The wind farm’s proposed location is north of Grand Bend and running north, east of Highway 21. According to documents on the project’s website grandbend.northlandpower.ca, the closest turbine is 650 metres from Highway 21, while the majority of them are 1,000-m away from it.
“This is the first project that’s been accepted that’s going to be this close to the highway,” Councillor-at-Large Tyler Hessel explained. “Basically it’s going to be setback from the highway, which I think is like 500 metres or something. It’s not that far.”
Hessel estimated the appeal process could go on for a few months, possibly into the next term of council elected this October.
HESSEL/DOWSON DEBATE
Bluewater Mayor Bill Dowson was used as a source for a story on the Northland project in a June 29 article in the London Free Press.
Hessel took him to task at their council meeting last week for Dowson’s statements in the article, written by veteran Free Press reporter John Miner, claiming that Bluewater hasn’t taken an official stance on wind turbines, and they could benefit financially from such projects through building permits and tax assessments
Dowson felt what he said was taken out of context.
The Times-Advocate contacted both Dowson and Hessel later in the week – both men are running for mayor in the upcoming municipal election – to let them explain their side of the story.
Hessel: “I believe the statements to be false, to be honest. They were false statements. Bluewater’s always had a position on wind turbines. In the article it stated that we really didn’t have a position, which was incorrect. And there was a philosophy in the article, too, that we were going to gain financially from it. And as we all know, like on the current NextEra one, we’re really gaining approximately $600 per turbine, and that is for the county for the education system and Bluewater. So it doesn’t leave Bluewater with much.”

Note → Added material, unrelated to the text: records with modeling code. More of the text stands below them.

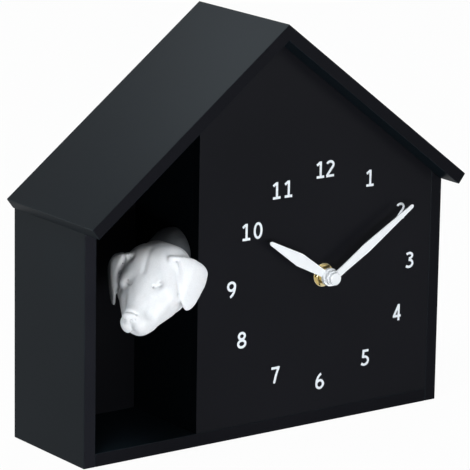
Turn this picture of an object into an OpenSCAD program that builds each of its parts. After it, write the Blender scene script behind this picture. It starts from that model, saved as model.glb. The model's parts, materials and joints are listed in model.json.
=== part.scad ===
// House-shaped quartz clock with a dog that leans out of its kennel.
// Millimetres. X runs along the front, Y towards the back, Z up.
// The origin is the centre of the base's underside.

/* [House] */
// Width over the two side walls
body_w = 240; // [236:1:248]
// Depth of the side walls
body_d = 69; // [68:0.5:72]
// Thickness of the walls, the floor and the divider
wall_t = 7.4; // [7:0.1:7.8]
// Height of the ridge over the table
ridge_h = 230.7; // [226:0.5:240]
// Slope of both roof boards, in degrees
roof_slope = 37.6; // [36:0.2:39]
// Thickness of the roof boards
roof_t = 7.1; // [6.5:0.1:8]
// How far the roof's top edge stands out past a side wall
eave_out = 5; // [4:0.5:8]
// How far the roof stands out in front of the dial
roof_front = 14.7; // [12:0.1:18]
// Clear width of the kennel
kennel_w = 65.4; // [64.6:0.1:67]
// Thickness of the dial panel
dial_t = 6; // [5.5:0.1:6.3]
// Thickness of the back panel
back_t = 5; // [4.5:0.1:5.5]
// How deep the back panel is set into the back
back_recess = 4; // [3.5:0.1:4.5]
// Side of the wooden glue blocks
block_side = 12.6; // [11:0.2:14]
// Depth of the glue blocks
block_depth = 16; // [12:1:20]

/* [Dial] */
// Distance of the dial's centre from the right wall's inner face
dial_from_wall = 75.4; // [74:0.1:77]
// Height of the dial's centre over the table
dial_z = 85; // [83:0.5:88]
// Distance of the numeral nine's centre from the pivot, which sets the ring's size
numeral_ring_r = 61; // [58:0.2:62]
// Height of the numerals
numeral_h = 9.4; // [8:0.1:10.5]
// Width of a numeral against its plain outline
numeral_wide = 1.28; // [1.1:0.02:1.35]
// Width of a numeral's printed stroke
numeral_stroke = 1.4; // [1.1:0.05:1.6]
// Thickness of the print
print_t = 0.15; // [0.1:0.05:0.3]

/* [Hands] */
// Hour hand from the pivot to its tip
hour_len = 47.5; // [44:0.5:50]
// Greatest width of the hour hand
hour_w = 7.4; // [6:0.1:8.5]
// Minute hand from the pivot to its tip
minute_len = 65; // [60:0.5:66]
// Greatest width of the minute hand
minute_w = 5.8; // [5:0.1:7]
// Sheet thickness of the hands
hand_t = 0.6; // [0.4:0.1:0.8]
// Radius of the hour hand's boss
hour_boss_r = 5; // [4.4:0.1:5.4]
// Radius of the minute hand's boss
minute_boss_r = 4.2; // [3.8:0.1:4.6]
// Radius of the cap on the hands
hand_cap_r = 3.6; // [3:0.1:4]
// Angle of the hour hand from twelve
hour_angle = 301.2; // [295:0.1:305]
// Angle of the minute hand from twelve
minute_angle = 58; // [0:1:354]

/* [Movement] */
// Depth of the movement case
case_d = 16.2; // [16:0.1:17]
// Thickness of the case's front plate
plate_t = 1.5; // [1.3:0.1:1.7]
// Wall of the case
case_wall = 1.2; // [1:0.1:1.4]
// Thickness of the rubber gasket behind the dial
gasket_t = 1; // [0.8:0.1:1.2]
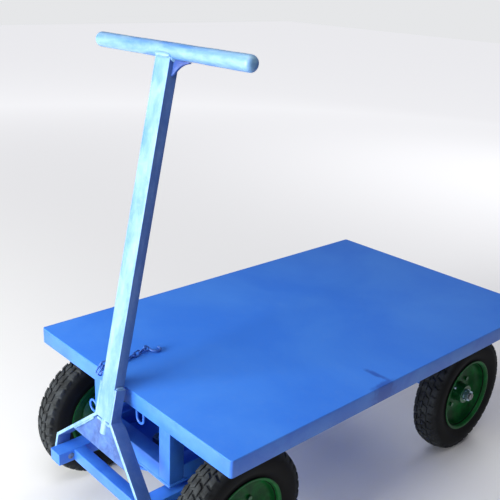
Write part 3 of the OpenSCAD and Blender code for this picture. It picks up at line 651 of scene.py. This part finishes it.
skin = add_node(tree, "ShaderNodeBump", {"Strength": 0.35, "Distance": 0.4 * MM},
                {"Height": grain.outputs["Fac"]})
tree.links.new(skin.outputs[0], shader.inputs["Normal"])
shader.inputs["Roughness"].default_value = 0.78
shader.inputs["Specular IOR Level"].default_value = 0.2
tyre.data.materials.append(rubber)


def fit_wheels(template, name, nodes):
    """Puts a copy of a piece, made round the X axis with its outer side at +X, on each wheel."""
    for end in ("front", "rear"):
        for side in ("left", "right"):
            low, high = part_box(f"tyre_{end}_{side}")
            piece = bpy.data.objects.new(f"{name}_{end}_{side}", template.data.copy())
            bpy.context.scene.collection.objects.link(piece)
            turn = Matrix.Rotation(math.pi if side == "left" else 0, 4, "Z")
            piece.data.transform(Matrix.Translation((low + high) / 2) @ turn)
            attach(piece, f"wheel_{end}_{side}")
            if nodes:
                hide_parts(*[f"{node}_{end}_{side}" for node in nodes])
    bpy.data.objects.remove(template)


fit_wheels(tyre, "tread_tyre", ["tyre"])


# ---- Rims ----
# Two halves pressed from 2.5 mm sheet, bolted back to back: a rolled flange, a bead seat and a
# deep dished disc. They are sprayed with a darker gloss green enamel.
RIM_STEPS = 64
# the section's points, out from the wheel's middle plane and out from its axis, in millimetres
LIP = [(33.2, 99.0), (33.4, 103.0), (34.2, 105.4), (36.0, 106.2), (37.0, 105.0), (36.4, 102.6)]
DISH = [(35.4, 99.0), (31.0, 96.6), (20.0, 95.0), (11.0, 92.5), (5.6, 86.0), (3.6, 76.0), (3.2, 62.0),
        (4.6, 56.0), (4.8, 40.0), (3.2, 33.0), (3.0, 27.3)]
BACK = [(0.3, 27.3), (0.3, 60.0), (0.4, 78.0), (2.4, 89.0), (9.0, 96.0), (20.0, 98.0), (30.0, 98.4)]

outline = [Vector((x * MM, 0, r * MM)) for x, r in LIP + DISH + BACK]
rim_half = spun("rim_pressing", outline, RIM_STEPS)
bpy.ops.object.mode_set(mode="OBJECT")
bpy.ops.object.modifier_add(type="SUBSURF")
rim_half.modifiers[-1].levels = rim_half.modifiers[-1].render_levels = 1
bpy.ops.object.modifier_apply(modifier=rim_half.modifiers[-1].name)
bpy.ops.object.shade_smooth()
rim_enamel = enamel("green_rim_enamel", "#04441C", "#0A6A2C", 45, 0.38, 0.0, 0.3)
rim_enamel.node_tree.nodes["Principled BSDF"].inputs["Specular IOR Level"].default_value = 0.2
rim_enamel.node_tree.nodes["Principled BSDF"].inputs["Coat Weight"].default_value = 0
rim_half.data.materials.append(rim_enamel)

rim_back = bpy.data.objects.new("rim_back", rim_half.data.copy())
bpy.context.scene.collection.objects.link(rim_back)
rim_back.data.transform(Matrix.Rotation(math.pi, 4, "Z"))
fit_wheels(rim_half, "rim_outer_half", ["rim"])
fit_wheels(rim_back, "rim_inner_half", [])

# the valve: a moulded rubber stem through the dish, with a plated cap on its end
STEM_STEPS = 20
VALVE_OUT, VALVE_R = 7, 84              # its foot, in the same millimetres
VALVE_TURN, VALVE_LEAN = 55, 14         # degrees round the wheel, and in towards its axis
STEM = [(1.0, 0.1), (1.0, 7.5), (3.5, 7.5), (6.0, 5.0), (19.0, 4.1), (20.0, 3.2), (20.0, 0.1)]
CAP = [(19.0, 0.1), (19.0, 3.9), (27.0, 3.9), (28.2, 3.0), (28.2, 0.1)]
zinc_steel = steel("zinc_plated_steel", "#A9C3D2", "#7E98A8", 0.3)
on_dish = Matrix.Rotation(math.radians(VALVE_TURN), 4, "X")
on_dish @= Matrix.Translation((VALVE_OUT * MM, 0, VALVE_R * MM))
leaning_in = Matrix.Rotation(math.radians(VALVE_LEAN), 4, "Y")
for name, profile, material, slot in (("valve_stem", STEM, rubber, "tyre_rubber"),
                                      ("valve_cap", CAP, zinc_steel, "bare_steel")):
    valve_part = spun(name, [Vector((x * MM, 0, r * MM)) for x, r in profile], STEM_STEPS)
    bpy.ops.object.mode_set(mode="OBJECT")
    bpy.ops.object.shade_smooth_by_angle(angle=math.radians(40))
    valve_part.data.materials.append(material)
    valve_part.data.transform(on_dish @ leaning_in)
    fit_wheels(valve_part, name, [])

hub_enamel = enamel("green_hub_enamel", "#0F5529", "#16703A", 30, 0.32, 0.15, 0.3)
for end in ("front", "rear"):
    for side in ("left", "right"):
        finish_node(f"hub_{end}_{side}", hub_enamel)

for node in ("front_axle_nuts", "rear_axle_nuts"):
    finish_node(node, zinc_steel)


# ---- Keeper chain ----
# Welded 4 mm wire links with a bent wire hook, painted along with the deck and since chipped.
chain_coat = enamel("chipped_blue_enamel", "#274FA2", "#4277D2", 14, 0.5, 0.1, 0.4)
for node in ("chain_staple", "keeper_chain", "chain_hook"):
    finish_node(node, chain_coat)
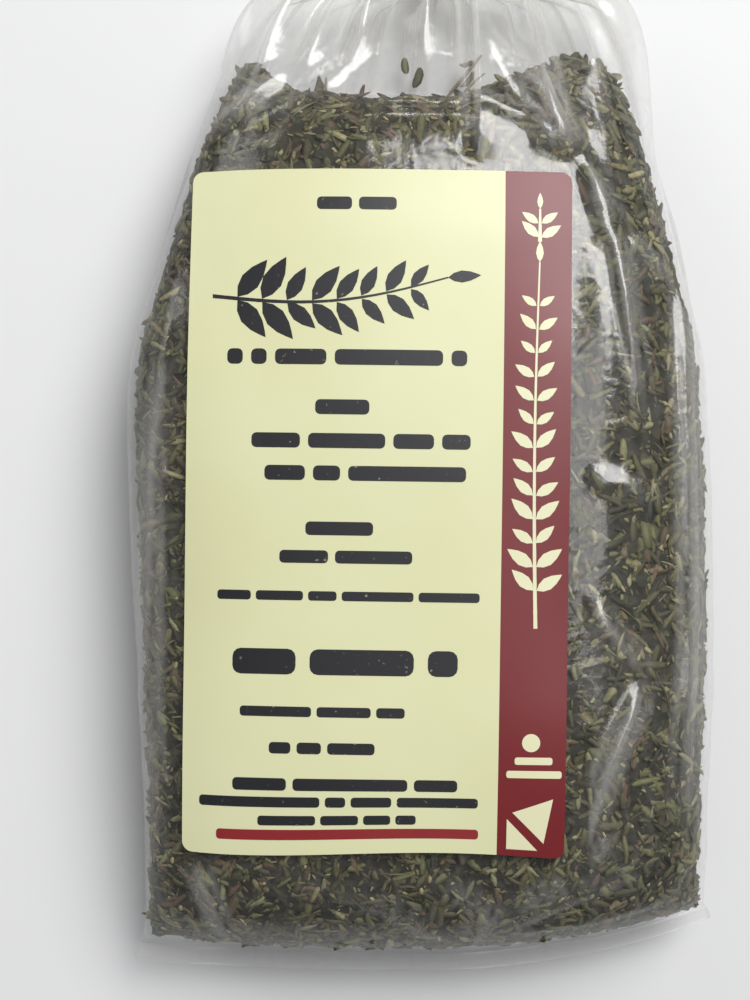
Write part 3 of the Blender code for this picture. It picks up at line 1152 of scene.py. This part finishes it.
def flat_cap(start: int, count: int, flip: bool) -> list[tuple[int, ...]]:
    """Faces that close a flattened ring from its upper to its lower side.

    Args:
        start: Number of the ring's first vertex.
        count: Vertices in the ring.
        flip: True to face the other way.

    Returns:
        A strip of quads with a triangle at each end.
    """
    strip = []
    for step in range(count // 2):
        corners = (step, step + 1, count - step - 1, (count - step) % count)
        face = tuple(start + corner for corner in dict.fromkeys(corners))
        strip.append(face[::-1] if flip else face)
    return strip


# ---------------------------------------------------------------- the herb


@dataclass(frozen=True)
class LeafShape:
    """One pattern for a dried leaf: a slim boat whose edges roll under as it dries."""

    length: float
    width: float
    thickness: float
    roll: float
    bend: float
    blunt: float

    def template(self) -> tuple[np.ndarray, np.ndarray]:
        """Model the leaf once, from a sphere of a few faces.

        Returns:
            Vertex places in millimetres round the origin, and triangles.
        """
        deselect_all()
        bpy.ops.mesh.primitive_uv_sphere_add(segments=4, ring_count=5, radius=0.5)
        model = bpy.context.object
        bpy.ops.object.mode_set(mode="EDIT")
        bpy.ops.mesh.select_all(action="SELECT")
        bpy.ops.mesh.quads_convert_to_tris()
        bpy.ops.object.mode_set(mode="OBJECT")
        raw = np.array([vertex.co[:] for vertex in model.data.vertices])
        triangles = np.array([face.vertices[:] for face in model.data.polygons])
        bpy.data.objects.remove(model, do_unlink=True)
        u, v, w = raw[:, 2] * 2, raw[:, 0] * 2, raw[:, 1] * 2
        x = np.sign(u) * np.abs(u) ** self.blunt * self.length / 2
        y = v * self.width / 2
        z = w * self.thickness / 2 - self.roll * v * v + self.bend * (1 - u * u)
        return np.stack([x, y, z], axis=1), triangles


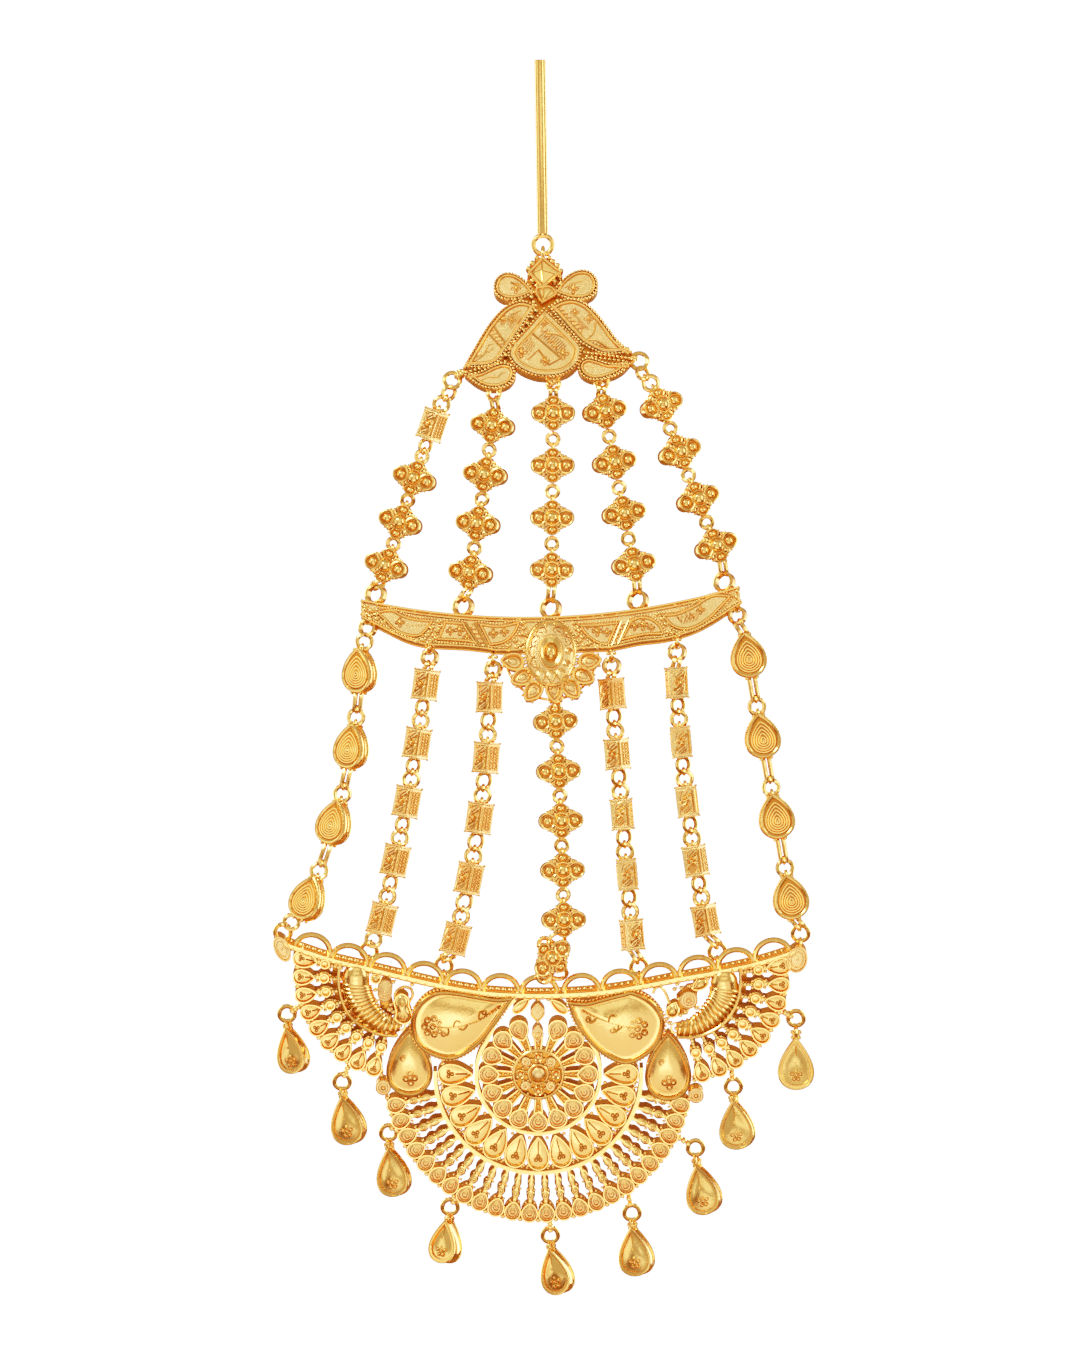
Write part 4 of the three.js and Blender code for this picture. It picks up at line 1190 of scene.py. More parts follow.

“As for our building permit fees, they’re to cover the cost, and that’s why we have them at the rate we do because we’re going to make sure they’re properly engineered. That’s our own engineering that we have to hire out to do all that, because we aren’t experts in industrial projects.”
“He felt he was misquoted and I can’t argue with that. So I guess from my perspective, if I thought I was misquoted in a paper I would have contacted them immediately after I read the article to help justify it, and I probably would have brought it up right away at the beginning of the (council) meeting. And that’s just my style, maybe, versus his. I think personally if there’s something that was misrepresentative I’d want to have it corrected right away. We had to bring it forward, which I thought was unfortunate.”
Dowson: “I’m waiting on a call back from the press. There was a little miscommunication on the question. So they’re looking at it and going to get back to us in a few days or a week. They have a process they’ve got to go through even to do a correction on what may have been said or not said. So they’re getting back to us with that one.”
“Yes it was (taken out of context). I said I would answer questions on Northland, then it looked like it was what Bluewater may have – we haven’t had any personal contact at the council table with Northland, but the municipality has sent an objection in on (they’re) not welcome in our community. And they kind of tied that in, which that wasn’t the plan. But anyway, they’re going to try to straighten that out.”
“The question really was to me was: What dealings, what papers have been signed, what dealings has the municipality had with Northland? And I said, ‘At the table with Northland? Virtually nothing’.”
“So those things happen and they’ll get straightened out.”
Miner offered an email update on the situation Monday morning: “(The) last story I did clarified that Bluewater had repeatedly declared itself an unwilling host and that Northland was putting the brakes on the project until the appeals were heard. Dowson had told Free Press reporter Hank Daniszewski that there hadn’t been much opposition to wind farms in Bluewater and that had been published in an earlier story.”